I just pictured a bunch of people in the “Thinker” pose, feeling TOTALLY alone, but frustrated at the other people pushing against them. ‘I’d be able to concentrate on how deficient and lonely I am if only all these other people would leave me alone.’

well, that makes me smile anyway. Maybe I’ll drink some tea and that will help.

Strange twists

So…I was listening to another podcast of “Stuff you Missed in History Class” and this one was on the history of Vaudeville. Just something to keep my mind entertained as I follow my daughter around to keep her out of danger.

One thing really jumped out at me. Vaudeville, as they explained, was meant to be a clean, family-oriented entertainment. Storng language, such as “son of a gun,” was forbidden. Double entendre and low-brow bodily noise jokes, also a no-go.

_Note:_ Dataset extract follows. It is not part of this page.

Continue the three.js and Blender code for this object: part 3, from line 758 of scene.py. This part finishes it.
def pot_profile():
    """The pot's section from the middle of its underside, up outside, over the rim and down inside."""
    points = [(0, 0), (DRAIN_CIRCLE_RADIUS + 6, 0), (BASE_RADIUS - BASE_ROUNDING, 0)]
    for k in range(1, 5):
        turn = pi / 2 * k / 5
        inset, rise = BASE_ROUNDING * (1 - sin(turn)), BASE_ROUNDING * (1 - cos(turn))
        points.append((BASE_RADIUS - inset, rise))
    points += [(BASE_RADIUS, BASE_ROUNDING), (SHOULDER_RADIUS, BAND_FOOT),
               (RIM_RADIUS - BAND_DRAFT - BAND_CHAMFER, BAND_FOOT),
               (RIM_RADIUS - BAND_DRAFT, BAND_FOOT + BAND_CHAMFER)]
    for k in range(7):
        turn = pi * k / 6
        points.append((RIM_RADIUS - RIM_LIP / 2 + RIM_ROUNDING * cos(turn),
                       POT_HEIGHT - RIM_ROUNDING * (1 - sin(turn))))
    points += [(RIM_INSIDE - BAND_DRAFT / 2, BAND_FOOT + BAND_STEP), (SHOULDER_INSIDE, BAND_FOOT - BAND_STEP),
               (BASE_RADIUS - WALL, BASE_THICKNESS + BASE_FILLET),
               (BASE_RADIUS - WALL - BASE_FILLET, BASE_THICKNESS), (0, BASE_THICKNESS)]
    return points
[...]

Let me say, these rules were not completely followed. But the management of the theaters that held vaudeville acts did try to keep the bar high.

So, they could sneak things in, but the main point of an act had to be clean by the standards of the day. Comedic acts were very common, which is sort of amazing from my perspective today, because if you have no sexual double entendre, and no fart jokes, what have you got?

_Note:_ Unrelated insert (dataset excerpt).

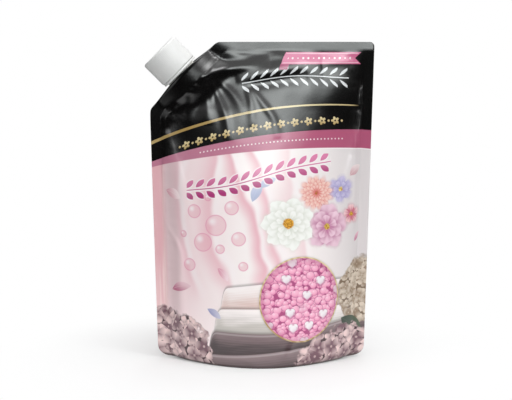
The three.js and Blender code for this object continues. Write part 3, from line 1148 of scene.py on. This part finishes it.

I will tell you what you’ve got: humor based on stereotypes. Remembery, vaudeville invented minstrelsy–otherwise known as black-face. They had to have a racial stereotype off which to bounce jokes. True, they did not only joke about black people (African-americans). Will Rogers was a “cowboy comedian” in vaudeville, and I’m sure he played up all the stereotypes of the western cowboy. And there were all kinds of ethnic types.

I’m sure that the audience was in many ways educated in what stereotypes they were supposed to hold about various ethnic types.

It seems to me that racial stereotypes were very very fostered by the censors who were trying to create ‘family’ entertainment. I doubt they had any intention of doing so, but I think racial stereotypes took root in our culture in a way they would not have without these restrictions.